Originally Posted by cjv123
I'd stupidly thought there was only 1 crossover, on the AVR, that determined which frequencies were sent to the sub as opposed to the fronts. You suggest there are two.
I think what you first asked about was the crossover setting and only the crossover setting. Whether your receiver has a separate LPF of LFE setting, I do not know. But if it does, the LPF of LFE (low-pass of LFE) setting determines the upper ceiling of the LFE channel's frequencies. The LFE channel can contain info as high as 120Hz. Under normal circumstances, you probably want to set this to 120Hz so that all of the LFE channel is being reproduced by the sub. There are certain instances where this could cause or exacerbate some localization issues. Like when the subwoofer is located to the rear. In these cases, a lower LPF of LFE setting can be used to alleviate the localization.
The LPF of LFE setting is not affected by the speaker channel crossover settings and vice versa. So, you can crossover your speakers at, for example 80Hz, with only sub-80Hz frequencies being sent to the sub from any crossed-over speaker channels, yet still allow the LFE channel to get through to the sub all the way up to 120Hz.

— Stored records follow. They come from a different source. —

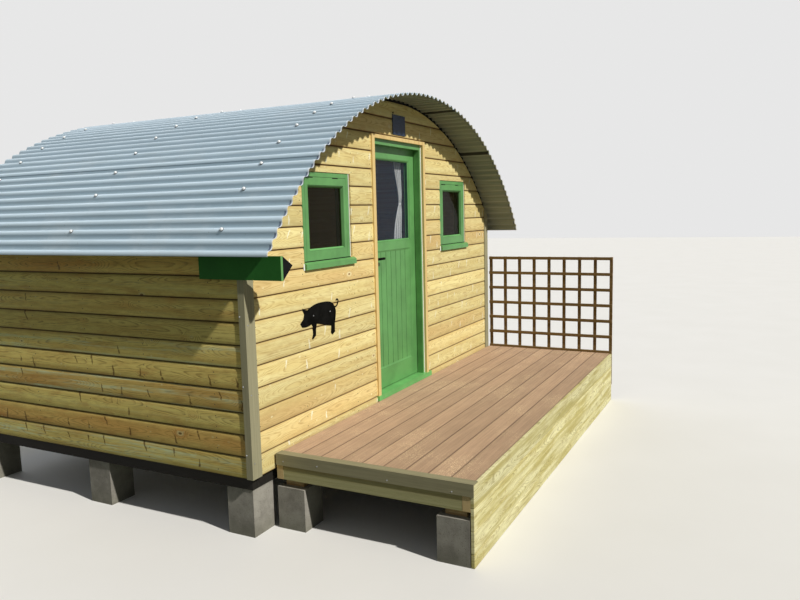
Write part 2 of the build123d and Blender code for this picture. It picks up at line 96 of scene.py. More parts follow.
class Shader:
    """A material in the making. Each call adds a node and gives its output; shown is the colour so far."""

    def __init__(self, name):
        self.material = bpy.data.materials.new(name)
        self.material.use_nodes = True
        self.tree = self.material.node_tree
        self.surface = self.tree.nodes["Principled BSDF"]
        self.place = self.node("TexCoord").outputs["Object"]
        self.axes = self.x, self.y, self.z = self.split(self.place)

    def node(self, kind, inputs=(), **settings):
        n = self.tree.nodes.new("ShaderNode" + kind)
        for key, value in settings.items():
            setattr(n, key, value)
        for key, value in dict(inputs).items():
            if isinstance(value, bpy.types.NodeSocket):
                self.tree.links.new(value, n.inputs[key])
            else:
                n.inputs[key].default_value = value
        return n

    def split(self, vector):
        return tuple(self.node("SeparateXYZ", {0: vector}).outputs)

    def join(self, x=0.0, y=0.0, z=0.0):
        return self.node("CombineXYZ", {0: x, 1: y, 2: z}).outputs[0]

    def math(self, operation, *values):
        return self.node("Math", dict(enumerate(values)), operation=operation).outputs[0]

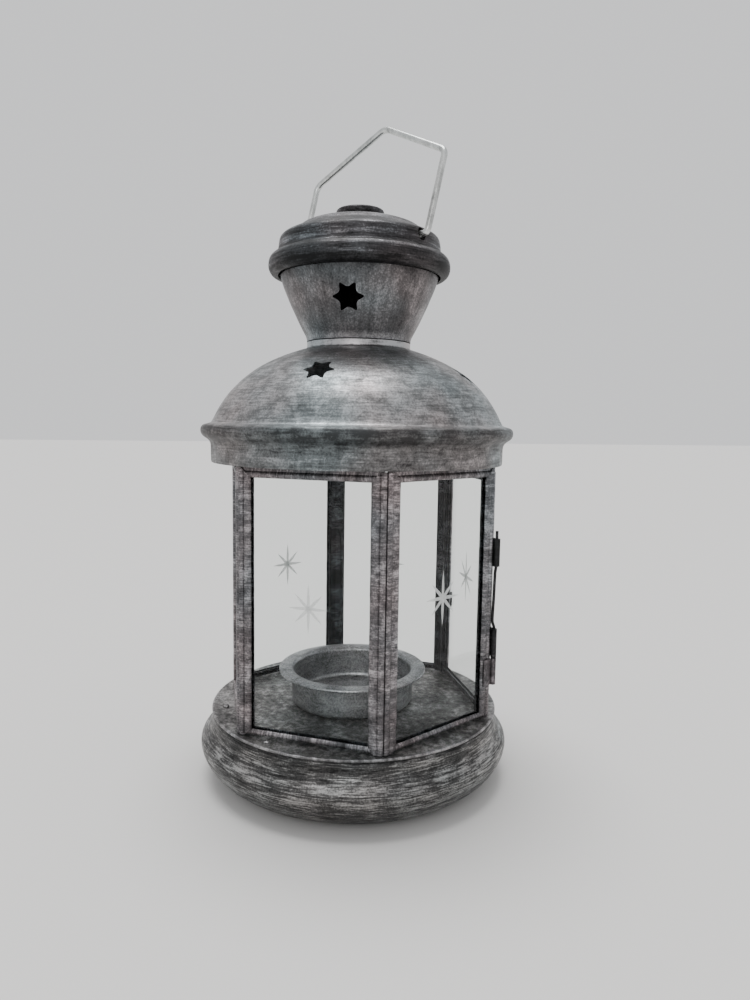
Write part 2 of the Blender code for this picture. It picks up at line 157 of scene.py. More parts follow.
def turnedPiece(name, outline, around=128, closeEnds=False):
    radius, height = outline[0]
    pickNothing()
    bpy.ops.mesh.primitive_circle_add(vertices=around, radius=radius * mm, location=(0, 0, height * mm))
    piece = nameNew(name)
    applyPlace(piece)
    startEditing(piece)
    for (r0, z0), (r1, z1) in zip(outline, outline[1:]):
        bpy.ops.mesh.extrude_region_move(TRANSFORM_OT_translate={"value": (0, 0, (z1 - z0) * mm)})
        bpy.ops.transform.resize(value=(r1 / r0, r1 / r0, 1), center_override=(0, 0, z1 * mm))
    if closeEnds:
        bpy.ops.mesh.select_all(action="DESELECT")
        bpy.ops.mesh.select_mode(type="EDGE")
        bpy.ops.mesh.select_non_manifold()
        bpy.ops.mesh.fill_holes(sides=0)
        bpy.ops.mesh.select_mode(type="VERT")
    stopEditing()
    faceShellOutwards(piece)
    return piece


def giveWall(piece, thickness):
    sheet = piece.modifiers.new("sheet", "SOLIDIFY")
    sheet.thickness = thickness * mm
    sheet.offset = -1
    sheet.use_even_offset = True
    applyModifiers(piece)


sheetEdge = {"width": 0.1, "segments": 2, "sharperThan": 50.0}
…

In the not too distant past, when most AVRs only allowed a single global crossover setting to be applied to all the speaker channels, and there was no separate LPF of LFE setting, the LFE channel was actually truncated at that single global crossover setting. So, if you used an 80Hz crossover, the LFE channel was truncated at 80Hz. Nowadays, with that available LPF of LFE setting, the full LFE channel, all the way up to 120Hz, can be sent to the subwoofer even though a separate and lower than 120Hz crossover setting can be used for the speaker channels.